Sevgili okurlarım, bakınız: Pazarcılar siz sıcacık yatağınızda mışıl mışıl uyurken gün doğmadan malı halden alır, sabahın köründe pazarda sergiye indirir. Ancak akşam hava kararıp pazar dağılınca tezgâhı toplar evine barkına gider.
Pazarcılar öyle “cici beyler” gibi klimalı ya da kaloriferli ortamlarda, yediği önünde yemediği ardında, günde sekiz saat çalışmaz! Bir pazarcı, yazın sıcağında kışın ayazında, dışarıda günde en az on iki saat çalışır. Bunun da fazlası vardır, eksiği yoktur.

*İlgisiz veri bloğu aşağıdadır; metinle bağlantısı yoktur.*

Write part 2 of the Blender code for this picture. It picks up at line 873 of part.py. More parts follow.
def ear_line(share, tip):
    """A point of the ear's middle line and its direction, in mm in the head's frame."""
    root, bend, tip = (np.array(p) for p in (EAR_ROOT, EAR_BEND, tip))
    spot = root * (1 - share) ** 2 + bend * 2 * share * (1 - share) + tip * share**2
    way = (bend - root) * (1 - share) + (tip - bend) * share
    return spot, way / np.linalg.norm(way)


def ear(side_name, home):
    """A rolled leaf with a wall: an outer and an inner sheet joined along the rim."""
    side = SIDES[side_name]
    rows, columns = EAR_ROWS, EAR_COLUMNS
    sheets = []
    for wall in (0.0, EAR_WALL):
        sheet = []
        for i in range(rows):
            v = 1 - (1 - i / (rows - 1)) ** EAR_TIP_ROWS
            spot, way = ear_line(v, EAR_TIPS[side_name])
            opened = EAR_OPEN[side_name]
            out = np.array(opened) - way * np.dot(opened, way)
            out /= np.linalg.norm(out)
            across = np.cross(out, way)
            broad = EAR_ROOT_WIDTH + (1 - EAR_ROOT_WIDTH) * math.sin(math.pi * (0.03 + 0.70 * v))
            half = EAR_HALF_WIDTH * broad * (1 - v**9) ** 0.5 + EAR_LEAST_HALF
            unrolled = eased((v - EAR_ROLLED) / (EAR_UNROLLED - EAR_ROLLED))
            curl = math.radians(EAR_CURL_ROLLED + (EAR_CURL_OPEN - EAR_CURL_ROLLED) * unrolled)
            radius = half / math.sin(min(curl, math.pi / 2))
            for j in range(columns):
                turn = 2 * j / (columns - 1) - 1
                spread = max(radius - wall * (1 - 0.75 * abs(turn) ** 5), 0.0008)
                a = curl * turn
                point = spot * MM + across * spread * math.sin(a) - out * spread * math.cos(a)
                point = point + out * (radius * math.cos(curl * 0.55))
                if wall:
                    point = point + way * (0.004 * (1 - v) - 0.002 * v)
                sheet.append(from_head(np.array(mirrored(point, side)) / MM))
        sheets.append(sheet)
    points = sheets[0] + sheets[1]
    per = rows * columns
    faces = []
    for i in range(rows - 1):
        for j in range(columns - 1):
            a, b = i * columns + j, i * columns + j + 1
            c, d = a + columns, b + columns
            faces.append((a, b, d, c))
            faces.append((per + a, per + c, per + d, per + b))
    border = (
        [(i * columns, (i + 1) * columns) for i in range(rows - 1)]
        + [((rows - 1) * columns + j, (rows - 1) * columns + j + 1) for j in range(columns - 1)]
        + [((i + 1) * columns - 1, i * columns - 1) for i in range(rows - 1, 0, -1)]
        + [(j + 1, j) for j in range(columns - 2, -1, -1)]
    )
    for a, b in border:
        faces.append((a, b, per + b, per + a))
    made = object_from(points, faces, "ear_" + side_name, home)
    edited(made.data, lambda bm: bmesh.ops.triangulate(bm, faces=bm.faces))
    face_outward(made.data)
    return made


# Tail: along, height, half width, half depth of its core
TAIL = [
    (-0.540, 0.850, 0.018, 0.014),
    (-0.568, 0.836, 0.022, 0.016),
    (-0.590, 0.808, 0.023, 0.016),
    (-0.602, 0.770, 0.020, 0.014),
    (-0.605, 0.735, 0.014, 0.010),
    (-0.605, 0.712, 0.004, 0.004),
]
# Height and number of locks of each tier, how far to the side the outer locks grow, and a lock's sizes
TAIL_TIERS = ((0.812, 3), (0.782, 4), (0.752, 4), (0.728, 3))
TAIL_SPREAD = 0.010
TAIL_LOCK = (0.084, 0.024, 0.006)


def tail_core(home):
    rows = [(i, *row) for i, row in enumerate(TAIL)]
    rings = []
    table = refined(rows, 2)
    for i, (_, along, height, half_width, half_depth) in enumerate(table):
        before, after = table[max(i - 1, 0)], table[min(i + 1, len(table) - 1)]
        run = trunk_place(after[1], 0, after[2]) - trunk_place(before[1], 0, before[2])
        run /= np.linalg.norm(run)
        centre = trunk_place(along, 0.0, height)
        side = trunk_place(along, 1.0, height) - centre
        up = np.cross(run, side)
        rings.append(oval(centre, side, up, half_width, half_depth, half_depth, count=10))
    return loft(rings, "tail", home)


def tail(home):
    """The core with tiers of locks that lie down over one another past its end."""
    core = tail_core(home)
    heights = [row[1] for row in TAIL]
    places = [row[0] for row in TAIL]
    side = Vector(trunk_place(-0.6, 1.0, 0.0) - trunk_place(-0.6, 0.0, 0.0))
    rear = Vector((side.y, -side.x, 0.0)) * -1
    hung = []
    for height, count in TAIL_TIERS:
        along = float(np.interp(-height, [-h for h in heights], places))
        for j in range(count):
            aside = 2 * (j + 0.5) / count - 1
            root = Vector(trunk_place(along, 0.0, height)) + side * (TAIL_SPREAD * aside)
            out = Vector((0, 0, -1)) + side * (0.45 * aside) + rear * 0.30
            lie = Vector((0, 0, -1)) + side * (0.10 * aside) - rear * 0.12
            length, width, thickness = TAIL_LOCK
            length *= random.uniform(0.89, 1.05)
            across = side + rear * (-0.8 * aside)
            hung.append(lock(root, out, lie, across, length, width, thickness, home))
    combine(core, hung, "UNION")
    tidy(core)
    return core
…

Şimdi gelelim pazarcının domates fiyatı hesabına:
Esnafın başkana gösterdiği faturaya göre domates, halde 20 TL.
Domates saklanması zor, firesi yüksek bir üründür; en az % 20 fire verir. Bu durumda domatesin pazarcı esnafı için çıplak maliyeti 24-25 liradır.
Halden pazara nakliye, hammaliye en az 2-3 bin liradır.
Bir tezgahta pazarcının yanında iki yevmiyeli eleman çalışsa, her biri 3.500 liradan 7 bin lira tutar.
Tezgahta yedisi, içtisi, çayı, kahvesi minimum 1.000 lira...
Belediyeye ödenen tezgâh kirası, poşet masrafı vs. masrafları da bunların üstüne koyun; en az 12 bin lira bir tezgâhın günlük masrafı var.

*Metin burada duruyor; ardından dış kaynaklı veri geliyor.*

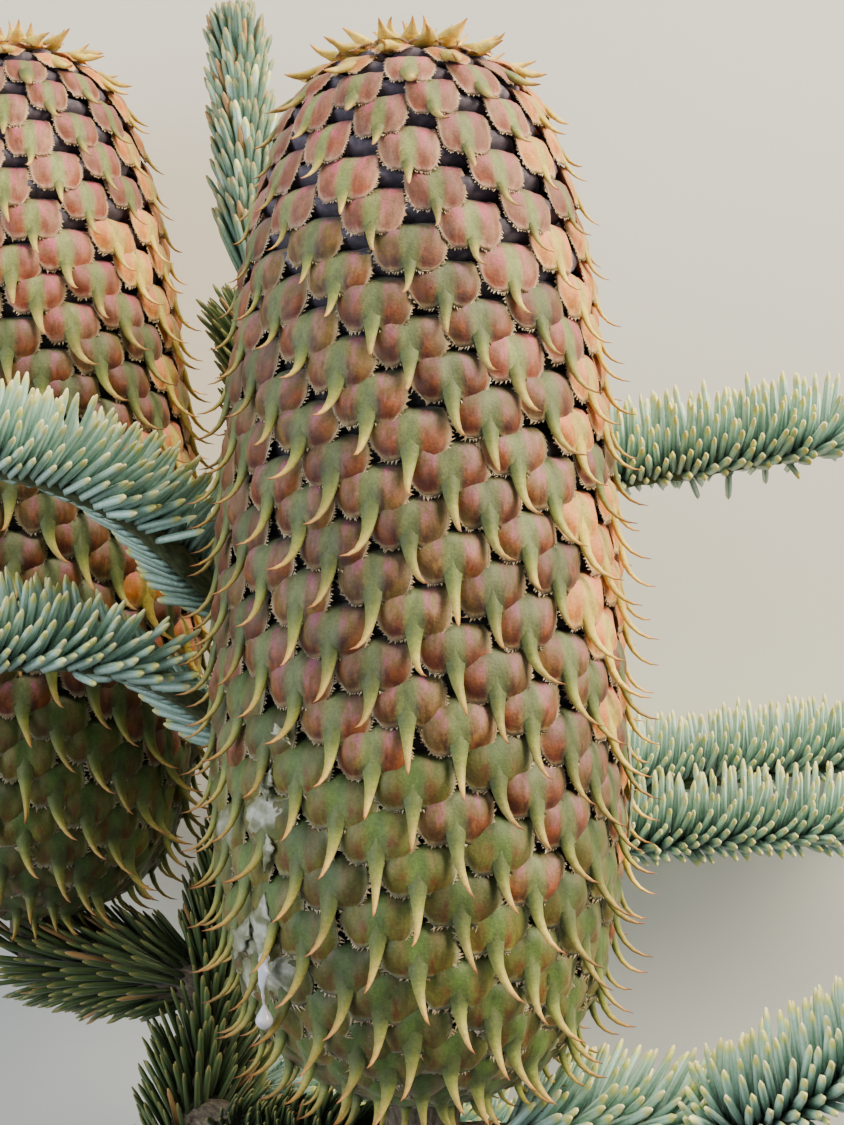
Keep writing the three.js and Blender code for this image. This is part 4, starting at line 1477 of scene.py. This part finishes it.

Sadece bu masrafı çıkarabilmek, zarar etmemek için pazarcının yaklaşık 500 kilo domates satabilmesi gerekmektedir.
Yaklaşık 500 kilo yani yarım ton domates sattıktan, masrafları çıkardıktan sonra yapacağı satışlardan kilo başına kazanacağı 25 liralar ise pazarcının kârı olacaktır.
Fakat geçim dediğin mi işin bir başka boyutuna geçiliyor ve bir pazarcı esnafı geçinebilmek, ticaretine devam edebilmek için para kazanmalı, değil mi?

Dananın kuyruğunun koptuğu yer de tam burası: Türk-İş hesaplamalarına göre yoksulluk sınırı 86 bin lira.
Bir pazarcı esnafı haftada iki kere tezgâh açsa, ayda 8 kere tezgâh kurabilir. Bu durumda yoksulluk sınırında yaşayabilmesi için her tezgâh kurduğu gün minimum 86.000 / 8 = 10.750 TL para kazanması gerekir ki bu da kilo başına 25 lira kar ederek en az 430 kilo domates satabilmesini gerektirir.

Sonuç olarak, bir pazarcı esnafı tezgâh kurduğu her gün minimum 1.000 kg, yani 20 kiloluk 50 kasa domates satabilirse ancak yoksulluk sınırında bir yaşam sürdürebilir. Bunun için de her gün 1 kilo domates satın alacak bin müşterinin ya da her saat 100 müşterinin o tezgâha gelmesi gerekir.

Ha, bir de esnaf “Ceza yazarım.” Tehdidiyle avanta-lavanta peşinde koşan birilerine denk gelirse, işte o zaman yandı gülüm keten helva; bu ticaret külliyen zarar yazar.

Sonuçta halka yaranayım derken esnafa haksızlık yapmak, öyle üst perdeden hadsizce konuşmak, seçilmiş bir politikacıya yakışmamıştır.